→ **Dataset section**:
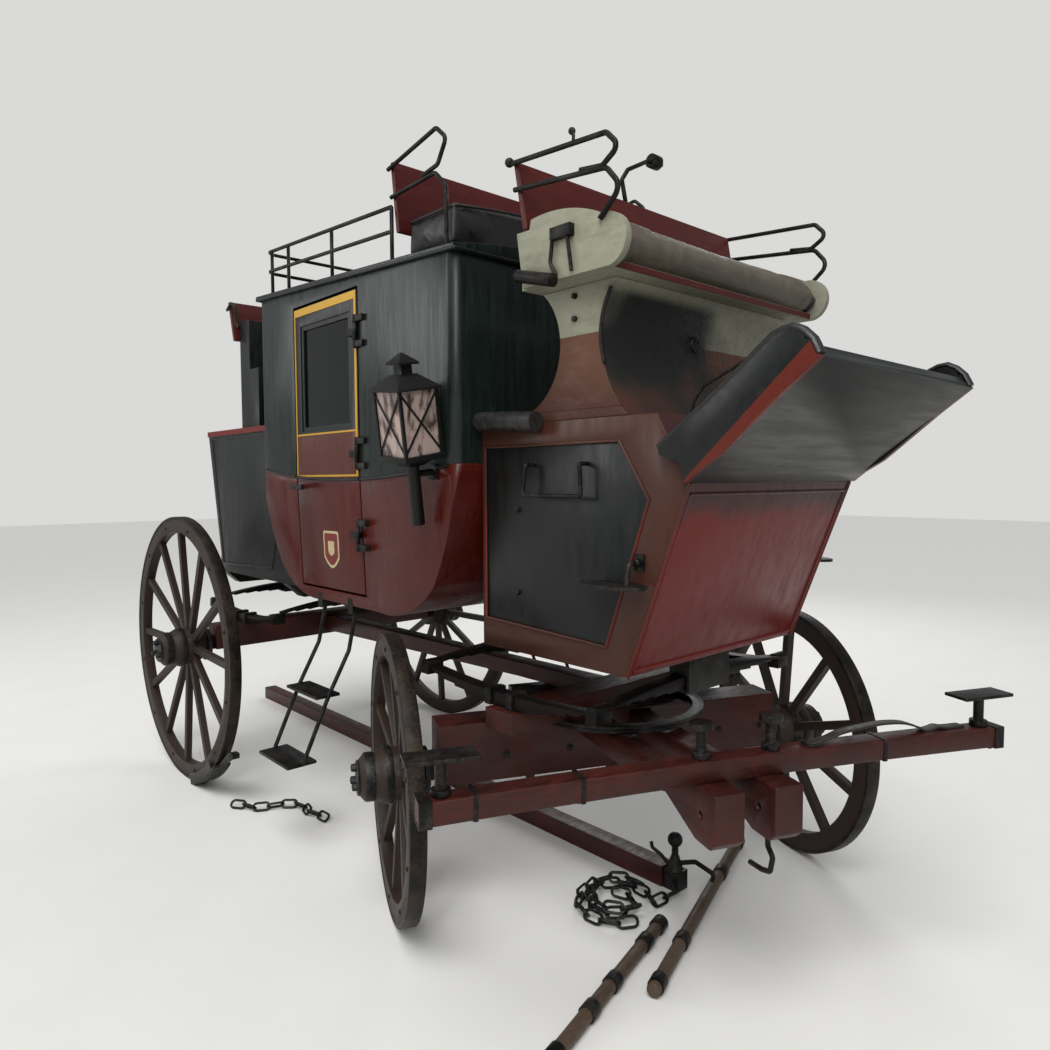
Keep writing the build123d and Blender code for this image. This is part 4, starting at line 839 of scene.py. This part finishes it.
def pillow(low, high, power, rows=20, columns=40):
    """A stuffed block: a superellipsoid, half size times sign(c) |c|^power of the cosines and sines."""
    low, high = np.asarray(low, float), np.asarray(high, float)
    up, around = np.meshgrid(np.linspace(-math.pi / 2, math.pi / 2, rows + 1),
                             np.linspace(-math.pi, math.pi, columns, endpoint=False), indexing="ij")

    def bent(value):
        return np.sign(value) * np.abs(value) ** power
    shape = np.stack([bent(np.cos(up)) * bent(np.cos(around)), bent(np.cos(up)) * bent(np.sin(around)),
                      bent(np.sin(up))], -1)
    points = (low + high) / 2 + shape * (high - low) / 2
    grid = points[1:-1].reshape(-1, 3)
    ring = np.arange(columns)
    following, top_ring = (ring + 1) % columns, (rows - 2) * columns
    faces = quads(rows - 1, columns)
    faces += np.stack([np.full(columns, len(grid)), following, ring], -1).tolist()
    faces += np.stack([np.full(columns, len(grid) + 1), top_ring + ring, top_ring + following], -1).tolist()
    return np.concatenate([grid, [points[0].mean(0), points[-1].mean(0)]]), faces


def read_points(mesh):
    """A mesh's points as rows."""
    points = np.zeros(len(mesh.vertices) * 3)
    mesh.vertices.foreach_get("co", points)
    return points.reshape(-1, 3)


def crown(y, middle, half, rise):
    """Height added across the coach: rise times one less the square of the distance from the middle."""
    return rise * (1 - np.clip((y - middle) / half, -1, 1) ** 2)


SWELL_FRAMES, SWELL_PRESSURE = 20, 4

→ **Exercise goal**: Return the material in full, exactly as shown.

→ **Answer to this exercise**:
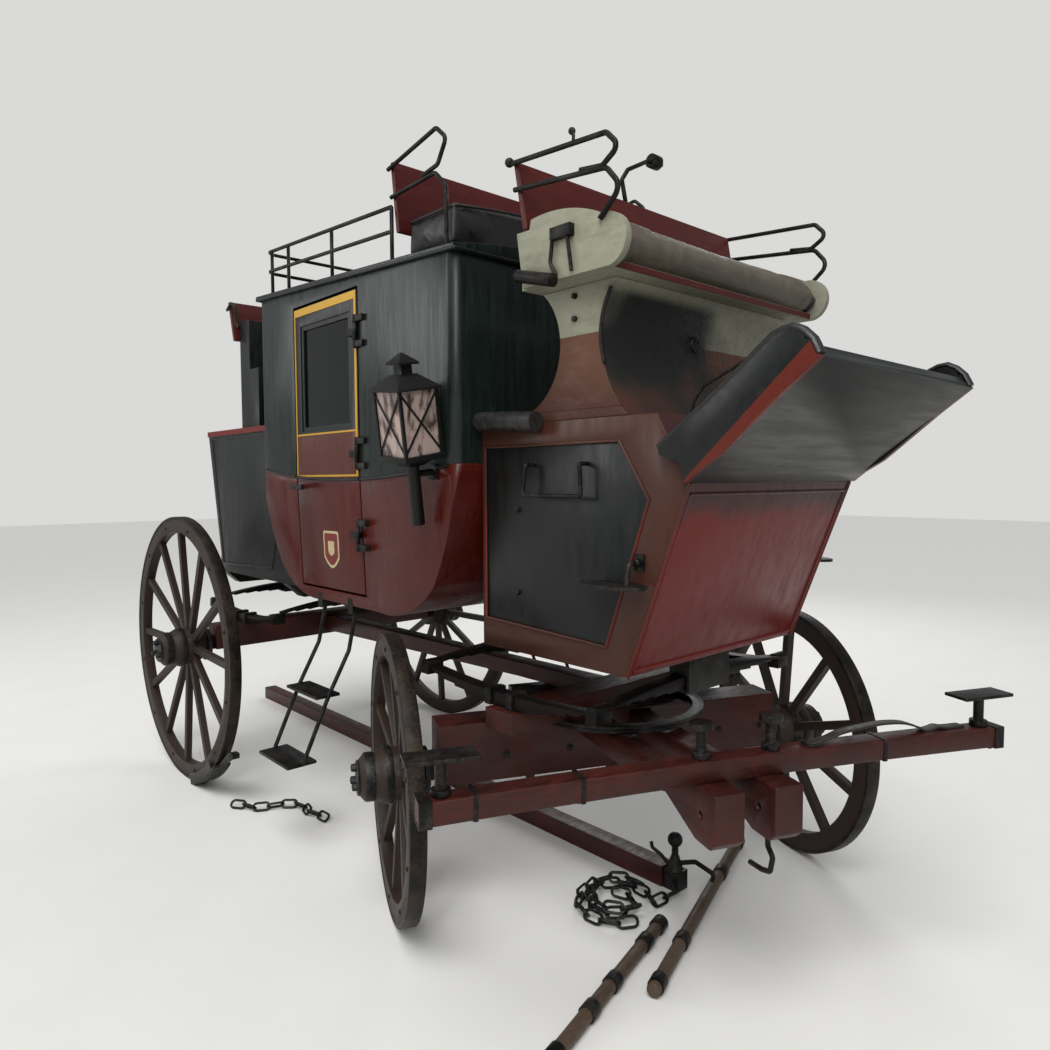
Keep writing the build123d and Blender code for this image. This is part 4, starting at line 839 of scene.py. This part finishes it.
def pillow(low, high, power, rows=20, columns=40):
    """A stuffed block: a superellipsoid, half size times sign(c) |c|^power of the cosines and sines."""
    low, high = np.asarray(low, float), np.asarray(high, float)
    up, around = np.meshgrid(np.linspace(-math.pi / 2, math.pi / 2, rows + 1),
                             np.linspace(-math.pi, math.pi, columns, endpoint=False), indexing="ij")

    def bent(value):
        return np.sign(value) * np.abs(value) ** power
    shape = np.stack([bent(np.cos(up)) * bent(np.cos(around)), bent(np.cos(up)) * bent(np.sin(around)),
                      bent(np.sin(up))], -1)
    points = (low + high) / 2 + shape * (high - low) / 2
    grid = points[1:-1].reshape(-1, 3)
    ring = np.arange(columns)
    following, top_ring = (ring + 1) % columns, (rows - 2) * columns
    faces = quads(rows - 1, columns)
    faces += np.stack([np.full(columns, len(grid)), following, ring], -1).tolist()
    faces += np.stack([np.full(columns, len(grid) + 1), top_ring + ring, top_ring + following], -1).tolist()
    return np.concatenate([grid, [points[0].mean(0), points[-1].mean(0)]]), faces


def read_points(mesh):
    """A mesh's points as rows."""
    points = np.zeros(len(mesh.vertices) * 3)
    mesh.vertices.foreach_get("co", points)
    return points.reshape(-1, 3)


def crown(y, middle, half, rise):
    """Height added across the coach: rise times one less the square of the distance from the middle."""
    return rise * (1 - np.clip((y - middle) / half, -1, 1) ** 2)


SWELL_FRAMES, SWELL_PRESSURE = 20, 4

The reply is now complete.